Fortunately, there are several techniques by which one can limit communication with excessively chatty acquaintances. One method is mentioned in our loyal reader's e-mail. "Blocking" a contact will leave them unaware of your online presence. Your acquaintance will not be notified that you have blocked them. However, this approach runs the risk that your acquaintance might grow suspicious of the sudden drop-off in your online availability. If you don't have your wits about you, an unexpected confrontation along the lines of "why are you never online anymore?" could leave you feeling awkward and embarrassed.
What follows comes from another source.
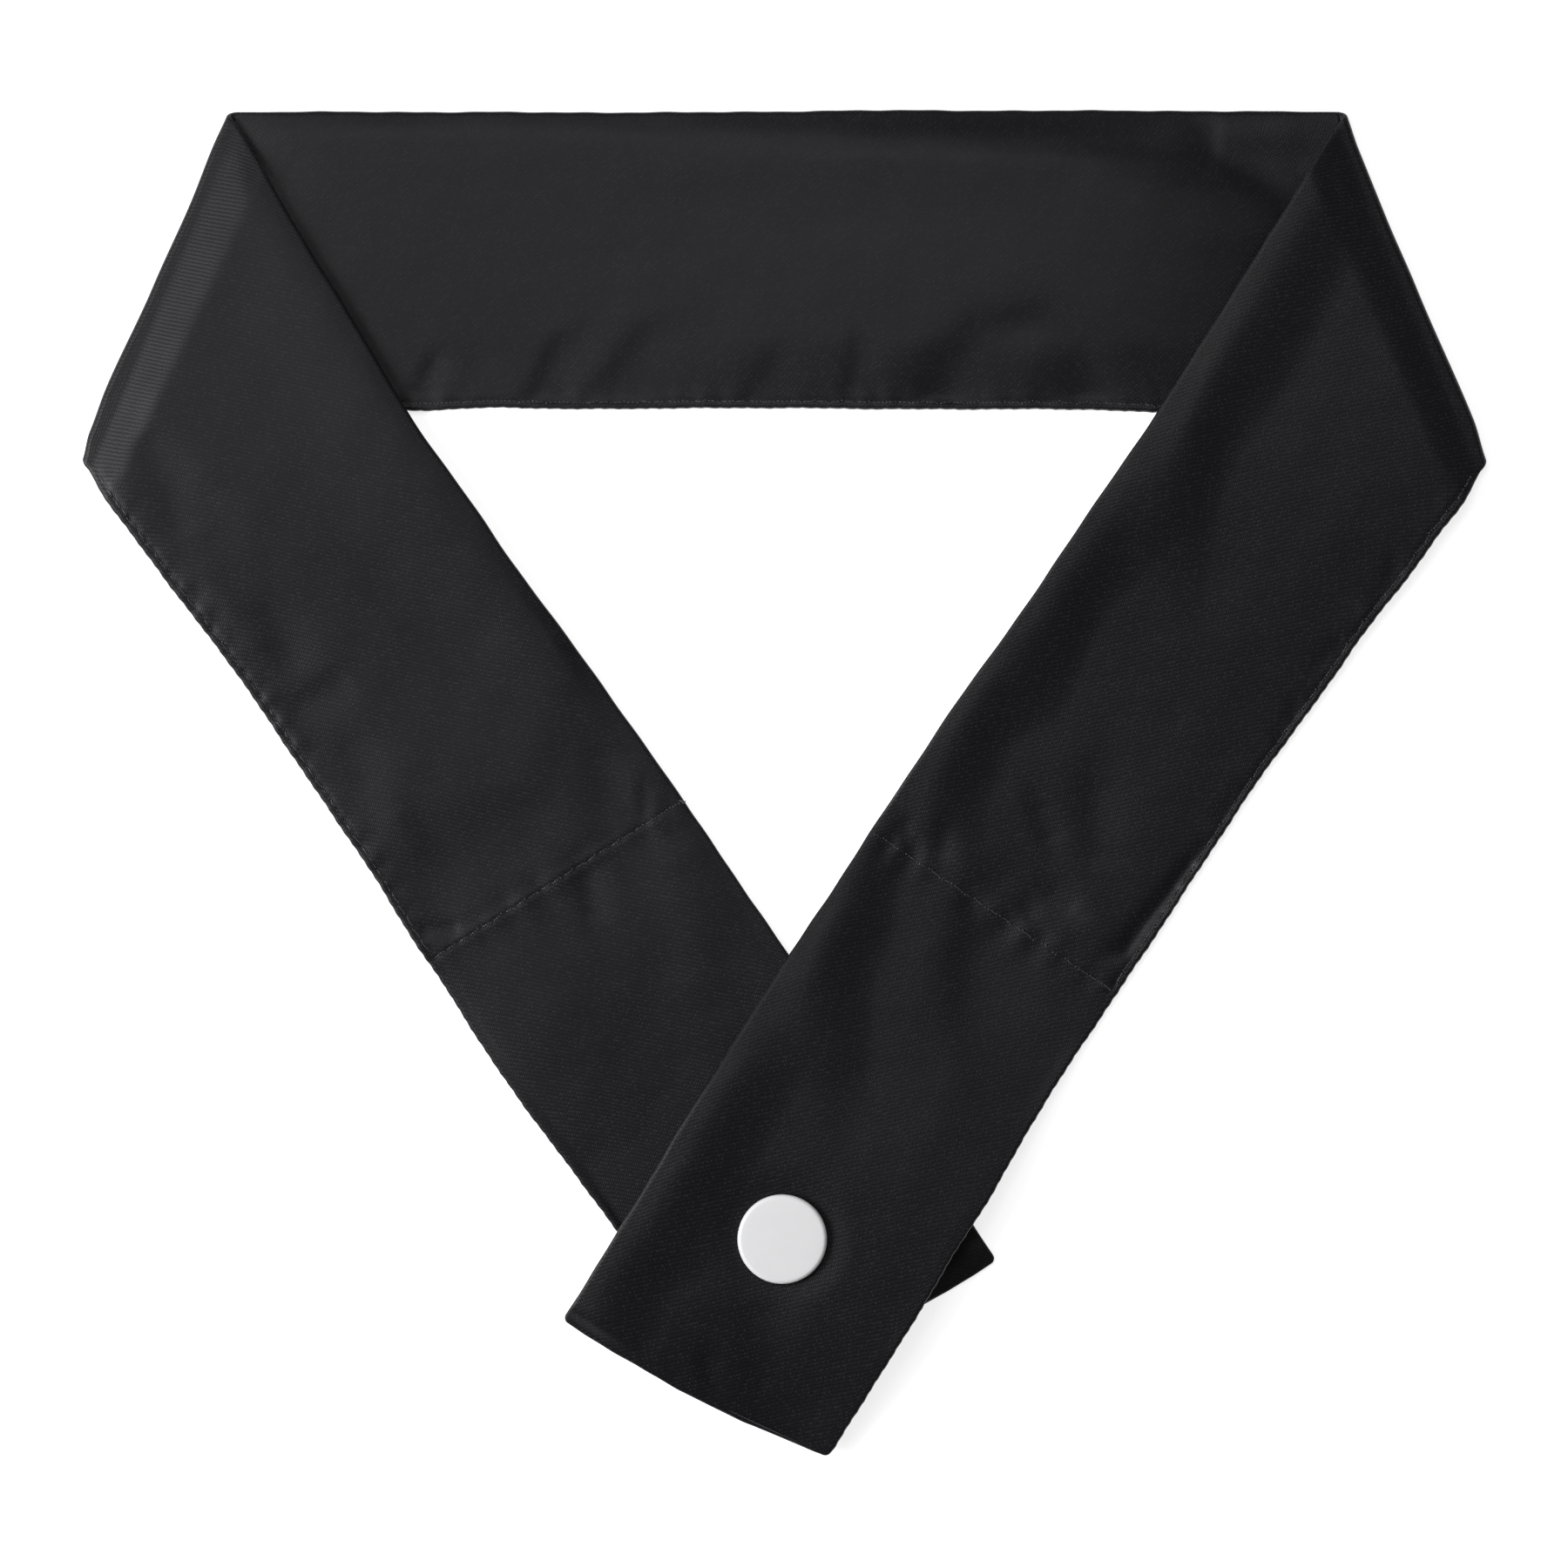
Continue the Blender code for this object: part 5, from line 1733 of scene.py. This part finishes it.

A preferable technique used by many net vets makes use of your instant messaging program's "invisibility" function. Most modern chat programs allow the user to appear offline, despite their actual availability. By making yourself invisible, you can chat with only the contacts you initiate dialogue with. A politique regimen of frequent invisibility, peppered by occasional full availability, will allow you to maintain your close online relationships without offending those to whom you often deceptively appear offline; much like a stealthy cat who makes himself prominent only at mealtime.

RSS Subscription



I received the following curt email from an interested, but sporadic, reader:


As an interested, but sporadic, reader of IECW, I have a special request to make. In this "day and age", there is an over-abundance of electronically available "items of interest" , making it nearly impossible to frequently visit, or even bookmark, the over one million websites I visit daily.

RSS bitches!


Despite the foul language, I felt compelled to add an RSS subscription link, which is now located at the bottom of the right sidebar. As always, your feedback is appreciated; a substantive post addressing one of your letters should be up later tonight.